Уровень 6. Ницше обнаруживает матрицу и ее альтернативу в древности
Кстати, хотя бы тут, на шестом уровне лестницы, я должен все-таки сказать наконец: одна из главнейших целей этой книги — показать, что, во-первых, европейскую психическую матрицу, которую я здесь изобразил, Ницше более или менее верно (разумеется, на мой взгляд) ощущал, переживал, чувствовал и познавал в качестве тупикового, ложного и опасного пути человечества на протяжении всей своей творческой жизни. Во-вторых — что он сумел найти и выразить некоторые важные черты альтернативного ей мироощущения (которые я описываю здесь как нематрицу). В-третьих — что матрица (какой он ее знал) стала для него не просто всеобщим, но и личным врагом, войне с которым он посвятил всю свою жизнь, почему я и называю его позицию антиматричной. И во всем этом он был первым, наиболее прозорливым и сильным воином познания и жизни. Наконец, в-четвертых — что ницшевское познание матрицы и война с нею так и не были всерьез распознаны европейцами, равно как не был распознан и завершающий акт этой войны, и в этом смысле она закончилась почти безрезультатно.
Начну с последнего — и очень быстро закончу эту тему немногими, но вполне достаточными замечаниями: что шла война, поняли, кажется, все; некоторые разглядели отдельных солдат и даже соединения из войск противника Ницше. Но как зовут полководца, какими силами он располагал, какие силы выставил против него одинокий мыслитель, как шло сражение, иными словами, полная картина события — все это так и осталось в неизвестности. Складывается впечатление, что до европейцев (да и до остальных тоже) доносился только более или менее слитный шум сражения, отдаленные звуки выстрелов и грандиозных взрывов, отчаянные вопли и стоны, а виднелся только самый край поля боя с несколькими окровавленными жертвами; все это скромное зрелище было пышно украшено зарницами эффектных вспышек и гигантскими клубами дыма. Да, здесь произошло что-то очень значительное для европейской, а может быть, и человеческой культуры — вот, в сущности, и все, что они увидели и услышали.
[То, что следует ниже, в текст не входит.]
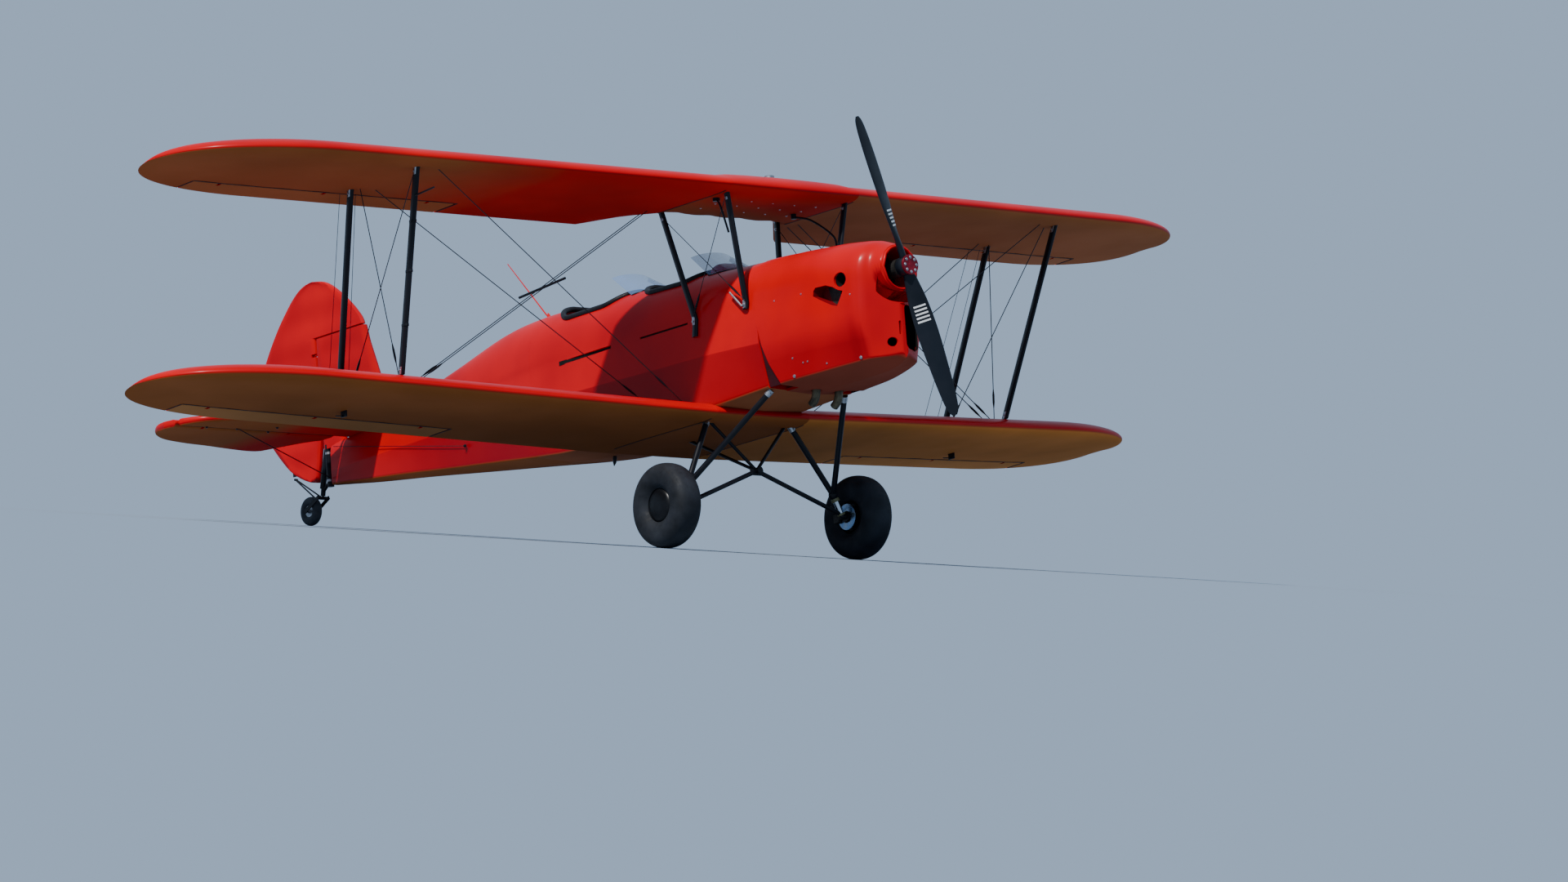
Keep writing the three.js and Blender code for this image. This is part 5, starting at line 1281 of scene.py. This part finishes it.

Для одних зрителей все дело сводилось к тому, что врагом Ницше было христианство, для других — мораль, для третьих — все традиционное в культуре, еще для других — «западная метафизика» или хотя бы отдельные привычки философского мышления или мышления вообще. Наконец, существовали, существуют и, наверное, будут существовать такие, чье воображение было поражено и пленено ницшевскими кнутами и пряниками— концептами вечного возвращения и воли к власти (я еще вернусь мыслью к этим воспитательным орудиям).
Несколько больше толку от тех, кто, как некоторые представители sapientiae gallinae— простите, правильно, конечно, gallicae, — понял, что Ницше предложил какую-то новую, чуть ли не деконструктивную (уж не знаю точно, что это такое) стратегию бытия, и от тех, кто вслед за Томасом Манном видели в нем «драконобойцу эпохи». Это прозвучало, конечно, довольно красиво, но слишком уж неопределенно, а потому в целом бесплодно. Да, конечно, — драконобойца, но, во-первых, спрашивается: пострадал ли в столкновении дракон (на мой взгляд, нисколько не пострадал)? А во-вторых, этим драконом была не «эпоха» (а уж тем более не «бюргерская» эпоха), но целая цивилизация, европейский склад жизни, весь ее душевный и мыслительный мир.